I went to visit my Dad his old work box yielded the remains of a reel of yellow nylon and a reel of button thread which he assured me would work and as the nylon ran out I tried it and it did. I suspect braid fishing line will be up to the job, but I'll probably buy a new reel of coloured nylon next time I buy some eyes.
Double over the end of the thread. The loop wants to be somewhat longer than the length of rod you need to bind around. Secure the loop end to the rod in the middle of the guide with tape, it needs to be a low tack tape, masking tape or as I use paper surgical tape. This helps keep the loop flat if you let it twist as you are doing the binding it makes it much harder to pull under the binding when finishing off and it looks messier. The free end wants to be below the point that needs binding.

Hold the thread to the rod at the point where you need to start the binding wind the thread around the rod a couple of times and keeping the tension on the thread push the winds together, the loop running up the rod should now be held in place by the winds around the rod. For later ease and neatness it helps if you adjust the loop now so both sides are touching. Keep winding the thread around the rod keeping the turns touching and the thread tight.

Once you reach the rise of the guide hold the thread and cut leaving a good tail, keeping the thread held down remove the tape holding the end of the loop. Pass the tail though the loop and maintain tension on it. Pull the original end of the thread so it reduces the size of the loop. Once the thread is starting to go under the wrapping, trim the tail so it is half the length of the binding, keep pulling the end of the thread until the tail passes under the binding. Then cut the end of the thread as close to the binding as possible. If done right this should now be secure but belt and braces I added a dab of CA
Repeat on the other end of the guide.

Step 5: Intermediate Eyes

This rod has been knocked about a bit and had an eye missing from further up. The process is the same, here I used rubber bands to hold the eye whilst the alignment was made (see another instructable for details of custom making small rubber bands) I checked the visual alignment by passing a dowel through the eye above and bellow as well as the one being replaced.
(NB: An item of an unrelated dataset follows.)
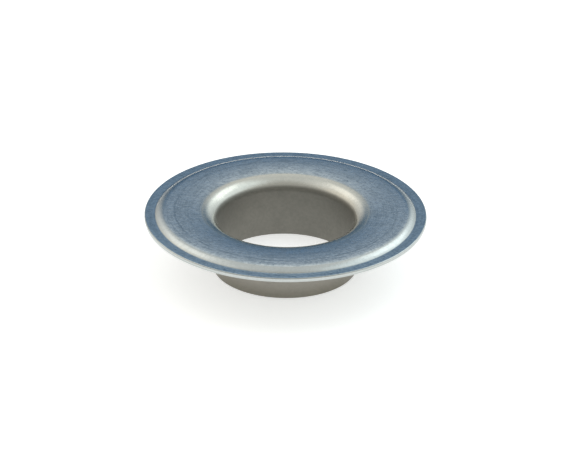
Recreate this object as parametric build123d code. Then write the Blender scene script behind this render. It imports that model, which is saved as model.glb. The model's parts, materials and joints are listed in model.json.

As you can see from the last photo this is where the yellow nylon thread ran out and I tried the button thread.

Step 6: Sealing Trials

My Dad would have used Cellulose nitrate or in later years polyurethane varnish for this. Two coats of clear nail varnish gives a nice finish still but not knowing how it would react with the coating on a modern rod I decided to go the epoxy route, the rod building supplies firm sells a kit for it. You are sealing the binding from the elements, not so important with nylon thread but definitely needed with the linen button thread as damp will affect its tension. The sealing also glues all your binding together, and especially if you are going the epoxy route adds strength as you are effectively turning your thread binding into fiber reinforced plastic.The epoxy sold for doing this is rather expensive,a 500ml clear resin kit from a fiber glass suppliers costs less than a 24ml sealing kit true the kit has mixing pots and brushes but... I'd got some fast set two pack epoxy glue (less than half the price for 30ml) so I decided to do some tests to see if that would work.

I whipped a few test sections onto a section of bamboo cane, found some assorted pieces of plastic film to test their release properties, I mixed up some glue and tried it on one of my test sections. I wrapped this with waxed backing paper thinking this may work as a release agent but it failed, foil from a crisp packet worked best of the other samples I tested ,I think being slightly less flexible it gave a better finish but you can't see air bubble through it. So I opted for the heavy polyethylene from a zip lock freezer bag.

Step 7: Check Then Seal

Recheck your alignment, at this point you can still tweak the position of the guide, or remove the binding and start again.

Quick set epoxy glue has a working time of only 5 minutes at best, so preparation is a must.

cut your strips of polyethylene to width and length, attach a piece of clear tape long enough to go round the rod at least twice and tack some where in easy reach of where you will be working.

Measure out and mix your glue, I find an old glossy magazine makes a good mixing surface and cocktail sticks good mixer/ application tools. Work a thin layer into the bindings go around a second time and check for missed spots then apply a thin but visible layer over the whole binding. Make sure there is a thin bead of glue above and below the binding and fill the void under the guide legs as well.

Wrap with the polyethylene strip try and work out any air bubbles then secure with the tape, leave the applicator stick in the remains of the glue to check for set. Once set peel the plastic strip off.

My results were not as smooth as I would have liked, especially near the tip where the rod is smaller, and I think two thinner applications with a set in between may work better.